QEMU MIPS isn't using VirtIO, but RISC-V is. I see softupdates isn't new, but most documentation is stale and fails to acknowledge it. makefs also unhelpfully has it default to false (much like newfs). We should tell cheribuild to set it to true.

rwatson commented 4 years ago

It will, however, completely bypass our tag controller, and I'm not sure you want to halt the core the entire time you're doing VirtIO as that will be a significant fraction of time, and if you do it on a per-request basis that will add a lot of halt/resume overhead given the sheer number of read{16,32}/write{16,32} made by TinyEMU when parsing the queue descriptors. It will be faster but I don't think it will be as fast as one might reasonably expect.

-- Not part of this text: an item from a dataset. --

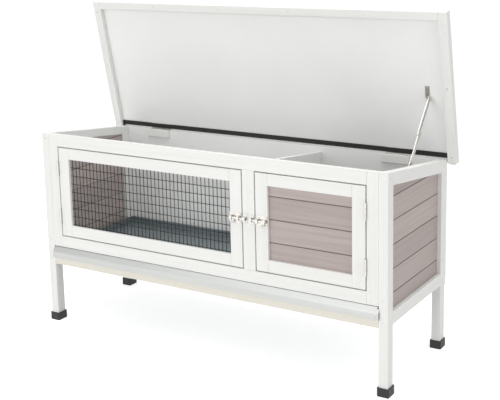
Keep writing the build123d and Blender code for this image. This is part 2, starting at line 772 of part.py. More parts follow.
os.makedirs("parts", exist_ok=True)
sides = {"left": -1, "right": 1}
for name, side in sides.items():
    save(make_post(side, 0), f"post_front_{name}")
    save(make_post(side, posts_span - post_d), f"post_rear_{name}")
    save(make_front_stile(side), f"front_stile_{name}")
    save(make_side_top_rail(side), f"side_top_rail_{name}")
    save(make_side_bottom_rail(side), f"side_bottom_rail_{name}")
    save(make_side_boards(side), f"side_boards_{name}")
    save(make_door_hinge_part(side, True), f"{name}_door_hinge_leaves")
    save(make_door_hinge_part(side, False), f"{name}_frame_hinge_leaves")
    save(make_latch_plate(side), f"{name}_latch_plate")
    save(make_bolt(side), f"{name}_bolt")
    save(make_keeper(side), f"{name}_keeper")
    save(make_side_batten(side), f"lid_batten_{name}")

for name, door_x in (("left", left_door_x), ("right", right_door_x)):
    hinged_left = name == "left"
    save(make_door_stile(door_x, hinged_left), f"{name}_door_hinge_stile")
    save(make_door_stile(door_x, not hinged_left), f"{name}_door_latch_stile")
    save(make_door_rail(door_x, True), f"{name}_door_top_rail")
    save(make_door_rail(door_x, False), f"{name}_door_bottom_rail")

save(make_foot_caps(), "foot_caps")
save(front_top_rail.part, "front_top_rail")
save(front_bottom_rail.part, "front_bottom_rail")
save(centre_stile.part, "centre_stile")
save(tray_rail_front.part, "tray_rail_front")
save(tray_rail_back.part, "tray_rail_back")
save(tray_supports.part, "tray_supports")
save(back_panel.part, "back_panel")
save(hinge_blocks.part, "hinge_blocks")
save(partition.part, "partition")
save(tray.part, "tray")
save(tray_rivets.part, "tray_rivets")
save(left_door_mesh.part, "left_door_mesh")
save(right_door_boards.part, "right_door_boards")
save(lid_panel.part, "lid_panel")
save(lid_front_batten.part, "lid_batten_front")
save(make_lid_hinge_part(False), "body_hinge_leaves")
save(make_lid_hinge_part(True), "lid_hinge_leaves")
save(hinge_strip.part, "hinge_strip")
save(stay_frame_bracket.part, "stay_frame_bracket")
save(stay_lower_arm.part, "stay_lower_arm")
save(stay_upper_arm.part, "stay_upper_arm")
save(stay_lever.part, "stay_lever")
save(stay_lid_bracket.part, "stay_lid_bracket")
save(body_screws.part, "body_screws")
save(lid_screws.part, "lid_screws")
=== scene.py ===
"""The looks of a raised wooden hutch with an open lid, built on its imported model."""

import json
from math import cos, pi, radians, sin

import bmesh
import bpy
from bpy.props import FloatProperty, FloatVectorProperty, PointerProperty
from mathutils import Matrix, Vector

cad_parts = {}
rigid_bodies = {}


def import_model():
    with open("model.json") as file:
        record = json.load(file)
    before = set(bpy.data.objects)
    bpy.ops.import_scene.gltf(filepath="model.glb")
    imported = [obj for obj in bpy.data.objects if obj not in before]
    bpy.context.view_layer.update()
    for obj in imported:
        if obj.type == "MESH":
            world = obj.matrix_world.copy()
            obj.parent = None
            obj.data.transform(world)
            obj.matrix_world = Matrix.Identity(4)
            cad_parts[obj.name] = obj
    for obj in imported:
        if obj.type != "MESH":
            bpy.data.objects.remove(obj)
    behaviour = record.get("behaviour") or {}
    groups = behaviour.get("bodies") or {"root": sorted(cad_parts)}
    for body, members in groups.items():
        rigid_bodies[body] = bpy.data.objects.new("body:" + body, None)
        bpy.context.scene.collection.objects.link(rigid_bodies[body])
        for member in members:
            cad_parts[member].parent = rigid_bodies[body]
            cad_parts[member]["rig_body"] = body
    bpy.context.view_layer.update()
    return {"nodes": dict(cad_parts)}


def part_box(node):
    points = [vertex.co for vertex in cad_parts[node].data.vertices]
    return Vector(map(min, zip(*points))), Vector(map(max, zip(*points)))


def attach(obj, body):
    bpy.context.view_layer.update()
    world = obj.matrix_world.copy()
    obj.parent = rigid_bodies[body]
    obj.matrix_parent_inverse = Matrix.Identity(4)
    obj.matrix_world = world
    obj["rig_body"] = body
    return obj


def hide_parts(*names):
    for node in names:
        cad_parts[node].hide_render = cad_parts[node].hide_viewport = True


bl_info = {
    "name": "Raised Hutch",
    "version": (1, 0, 0),
    "blender": (4, 5, 0),
    "location": "View3D > Sidebar > Hutch",
    "description": "Finishes a raised hutch with painted timber, stained boards, wire net and tray",
    "category": "Object",
}

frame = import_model()

# Painted pieces, by the direction in which their grain runs
PAINTED = {
    "x": ["front_top_rail", "front_bottom_rail", "left_door_top_rail", "left_door_bottom_rail",
          "right_door_top_rail", "right_door_bottom_rail", "hinge_blocks", "lid_batten_front"],
    "y": ["side_top_rail_left", "side_top_rail_right", "side_bottom_rail_left", "side_bottom_rail_right"],
    "z": ["post_front_left", "post_front_right", "post_rear_left", "post_rear_right",
          "front_stile_left", "front_stile_right", "centre_stile", "left_door_hinge_stile",
          "left_door_latch_stile", "right_door_hinge_stile", "right_door_latch_stile",
          "lid_batten_left", "lid_batten_right"],
}
# Pieces round the tray, in the frame's white paint but given a darker cream that is painted shade, by the
# direction in which their grain runs
SHADED_RAILS = {"x": ["tray_rail_front", "tray_rail_back"], "y": ["tray_supports"]}
PANELS = ["lid_panel", "back_panel", "partition"]
SIDE_BOARDS = ["side_boards_left", "side_boards_right"]
DOOR_BOARDS = ["right_door_boards"]
HARDWARE = ["body_hinge_leaves", "lid_hinge_leaves", "left_door_hinge_leaves", "right_door_hinge_leaves",
            "left_frame_hinge_leaves", "right_frame_hinge_leaves", "left_latch_plate",
            "right_latch_plate", "left_keeper", "right_keeper", "left_bolt", "right_bolt",
            "stay_frame_bracket", "stay_lid_bracket", "stay_lower_arm", "stay_upper_arm", "stay_lever"]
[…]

It seems like the only sensible hack short of DMA entering via a coherent path (e.g., another port on a shared L2 cache, much like another processor would, or at least with automatic invalidation) is having DMA enter via the same L1 the processor itself is using -- as another master on the L1. I don’t take a view as to whether this is a good idea, but .. it is appealingly simple sounding.

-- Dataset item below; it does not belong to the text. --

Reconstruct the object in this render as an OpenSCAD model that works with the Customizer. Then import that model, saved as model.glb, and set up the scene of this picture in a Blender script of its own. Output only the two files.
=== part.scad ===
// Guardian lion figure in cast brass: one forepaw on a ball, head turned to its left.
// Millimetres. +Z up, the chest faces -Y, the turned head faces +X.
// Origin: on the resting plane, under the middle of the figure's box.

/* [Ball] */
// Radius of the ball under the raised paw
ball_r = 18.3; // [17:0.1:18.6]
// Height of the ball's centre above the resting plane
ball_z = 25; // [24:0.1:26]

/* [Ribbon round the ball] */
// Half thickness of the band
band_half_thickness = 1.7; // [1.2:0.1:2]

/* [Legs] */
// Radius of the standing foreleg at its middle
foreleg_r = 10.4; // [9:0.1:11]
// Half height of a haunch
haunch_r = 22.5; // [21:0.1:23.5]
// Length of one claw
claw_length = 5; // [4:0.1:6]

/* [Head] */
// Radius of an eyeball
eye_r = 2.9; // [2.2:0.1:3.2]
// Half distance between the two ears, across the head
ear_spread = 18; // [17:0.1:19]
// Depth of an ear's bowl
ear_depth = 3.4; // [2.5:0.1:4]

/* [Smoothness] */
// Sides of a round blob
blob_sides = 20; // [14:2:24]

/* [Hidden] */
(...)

jrtc27 commented 4 years ago

That has been my thinking, putting an arbiter in front of the L1 that provides two instances of the interface (or, one instance and one cut-down instance), and ideally one that has a fast enough bypass path so that it doesn't add any latency to the core unless necessarily when under contention.

rwatson commented 4 years ago

This seems sensible to me, as long as the plumbing doesn’t leave everyone and everything unhappy. We’d get the same coherence properties as today, and hopefully vastly better performance. DMA would starve the main CPU a bit when blasting away .. but still much better than manual software copying to and from an uncached region of dedicated memory.